It is embarrassing for me to admit to this because hopefully you
have read enough of my blogs to come to the conclusion that I am
eccentric and have lots of quirks and idiosyncrasies that make me
someone who is interesting to hang out with but also someone you
would never want to live with due to the insanity factor. My pet
albino pigmy armadillo will testify to the dangers of that once we
let him out of that cute little straight jacket. But one of my few
normal features is – I cant believe I'm admitting this – that I
like my morning cup of coffee. Please don't judge me to harshly.
There is nothing like a hot cup of fully caffeinated java to get
the day going. Add in a packet of Splenda and some vanilla creamer
and then you're really talking! Now just so that you don't worry that
I am becoming normal (perish the thought!) let me reassure you that I
have found a way of enjoying something as mundane as coffee in a way
that will alleviate your fears that I am becoming a regular person.
You should see some of the mugs I use!
If you see me at the office, you will not be the least bit
impressed with my mug. Trying to blend in with the wildlife around
the copier (that is not a figure of speech – they are wild!) I have
taken on a form of corporate camouflage and use a cup that could be
found in any office. Little do they know about the radioactive
ceramic ware that has tiny carbon based living microchips which were
used in creation of my mug. It is slowly transforming me into Copier
Man! Able to leap red tape in a single bound!

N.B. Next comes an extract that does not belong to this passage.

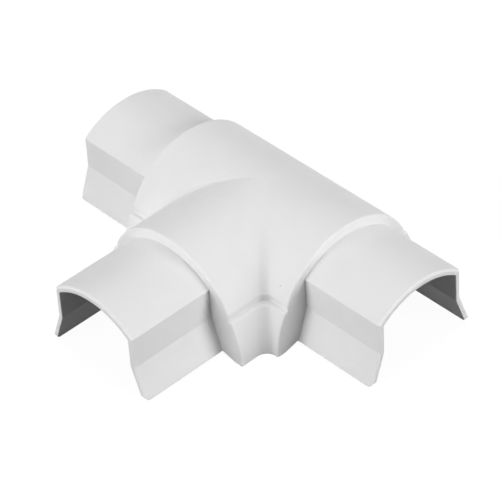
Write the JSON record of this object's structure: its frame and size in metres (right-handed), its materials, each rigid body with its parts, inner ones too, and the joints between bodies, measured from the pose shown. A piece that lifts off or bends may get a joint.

At home is where I keep my cool mugs. I have an awesome Doctor Who
mug that has a Tardis that disappears when warm liquids are placed
inside. Yes, it is as cool as a bow tie! I am working on my coffee
slurping sound as I try to make the sound of the Tardis engines while
enjoying my freshly ground coffee. You should have heard it the
other day when I slurped too much and inhaled coffee. That gasping
for breath sound was really close!
There is another cup I use that on first glance does not seem
worthy of mention. It's from South Dakota and has a picture of Mount
Rushmore. It is really cool because of the texturing that gives you a
sensation of the actual topography of the mountainous monument. You
can run your fingers across Washington's forehead or Jefferson's
jawline or Roosevelt's glasses. You can't pick Lincoln's nose or
anything like that. Not that I have tried! Really, I didn't try to
get a toothpick in there to check for boogers. That would be
disgusting and impossible since the nostrils aren't open. The real
reason my Rushmore mug is truly Dougish is the other side of the mug.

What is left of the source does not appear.